» **TASK GOAL**: Copy each line of the records that contains the word "picture".

» **EXCERPTED DATA**:
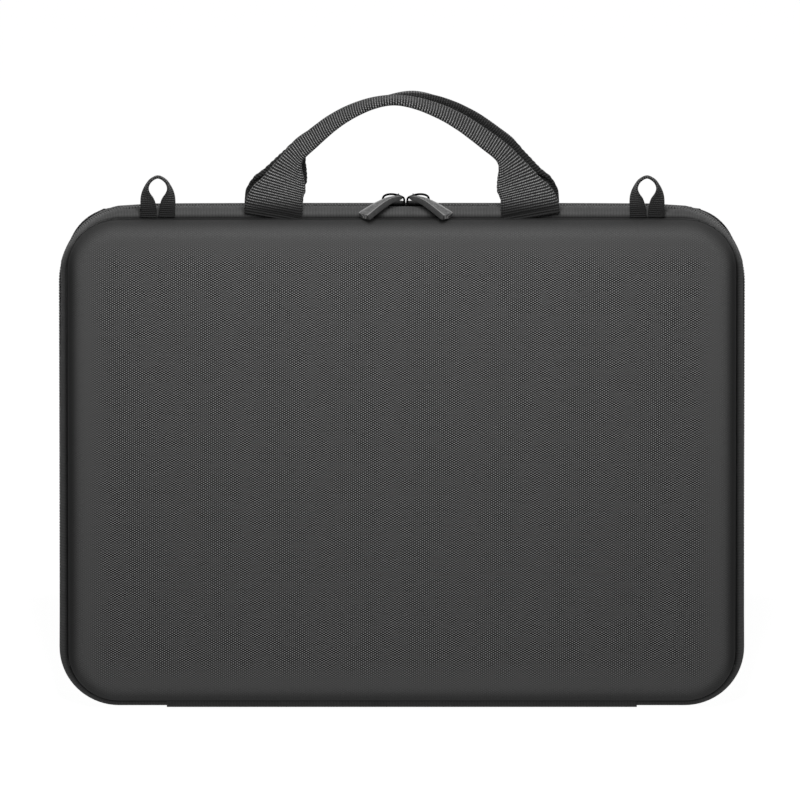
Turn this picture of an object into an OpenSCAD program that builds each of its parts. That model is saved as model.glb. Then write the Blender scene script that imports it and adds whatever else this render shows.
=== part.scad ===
--
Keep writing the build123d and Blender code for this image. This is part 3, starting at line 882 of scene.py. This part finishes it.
==
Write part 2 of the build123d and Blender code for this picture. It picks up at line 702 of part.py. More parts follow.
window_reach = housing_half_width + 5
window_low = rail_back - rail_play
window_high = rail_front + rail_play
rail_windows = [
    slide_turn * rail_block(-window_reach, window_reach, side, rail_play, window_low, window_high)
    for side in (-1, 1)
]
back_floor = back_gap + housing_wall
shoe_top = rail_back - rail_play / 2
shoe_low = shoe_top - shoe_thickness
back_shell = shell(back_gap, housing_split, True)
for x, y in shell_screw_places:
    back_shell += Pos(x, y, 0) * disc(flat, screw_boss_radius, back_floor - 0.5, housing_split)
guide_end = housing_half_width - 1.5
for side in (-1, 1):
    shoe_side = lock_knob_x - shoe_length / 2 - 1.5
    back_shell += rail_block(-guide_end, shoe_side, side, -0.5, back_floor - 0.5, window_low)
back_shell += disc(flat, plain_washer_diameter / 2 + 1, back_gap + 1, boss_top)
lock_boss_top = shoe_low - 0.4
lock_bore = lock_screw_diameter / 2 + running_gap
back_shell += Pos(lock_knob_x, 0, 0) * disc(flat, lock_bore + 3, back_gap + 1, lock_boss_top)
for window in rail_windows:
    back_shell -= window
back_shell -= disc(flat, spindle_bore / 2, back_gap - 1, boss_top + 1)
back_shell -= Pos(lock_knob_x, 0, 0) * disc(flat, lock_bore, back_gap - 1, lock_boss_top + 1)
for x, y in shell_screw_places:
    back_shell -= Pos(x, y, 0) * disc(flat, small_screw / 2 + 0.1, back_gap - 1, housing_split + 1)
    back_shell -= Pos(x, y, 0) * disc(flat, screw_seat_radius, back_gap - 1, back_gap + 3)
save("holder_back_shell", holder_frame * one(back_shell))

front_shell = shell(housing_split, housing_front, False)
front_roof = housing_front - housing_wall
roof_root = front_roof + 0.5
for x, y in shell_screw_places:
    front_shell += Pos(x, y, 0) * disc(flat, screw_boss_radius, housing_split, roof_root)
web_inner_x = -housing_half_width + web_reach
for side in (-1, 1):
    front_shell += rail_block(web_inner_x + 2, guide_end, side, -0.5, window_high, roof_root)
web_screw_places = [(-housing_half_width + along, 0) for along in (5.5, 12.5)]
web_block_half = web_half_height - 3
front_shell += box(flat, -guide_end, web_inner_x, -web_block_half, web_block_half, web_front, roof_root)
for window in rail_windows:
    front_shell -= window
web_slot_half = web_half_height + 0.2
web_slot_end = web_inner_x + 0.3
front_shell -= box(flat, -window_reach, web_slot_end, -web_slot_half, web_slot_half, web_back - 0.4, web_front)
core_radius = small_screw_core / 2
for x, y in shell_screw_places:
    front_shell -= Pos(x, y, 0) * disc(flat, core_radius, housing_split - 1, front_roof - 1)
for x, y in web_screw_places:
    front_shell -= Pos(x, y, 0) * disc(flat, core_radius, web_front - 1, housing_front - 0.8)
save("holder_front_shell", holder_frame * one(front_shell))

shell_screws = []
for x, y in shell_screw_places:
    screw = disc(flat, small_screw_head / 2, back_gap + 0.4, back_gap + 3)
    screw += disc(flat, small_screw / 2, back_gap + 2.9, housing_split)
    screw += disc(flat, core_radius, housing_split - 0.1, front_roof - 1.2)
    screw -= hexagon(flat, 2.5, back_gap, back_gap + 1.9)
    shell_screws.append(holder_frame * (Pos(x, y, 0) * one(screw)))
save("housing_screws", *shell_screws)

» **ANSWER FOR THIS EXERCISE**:
Turn this picture of an object into an OpenSCAD program that builds each of its parts. That model is saved as model.glb. Then write the Blender scene script that imports it and adds whatever else this render shows.
Write part 2 of the build123d and Blender code for this picture. It picks up at line 702 of part.py. More parts follow.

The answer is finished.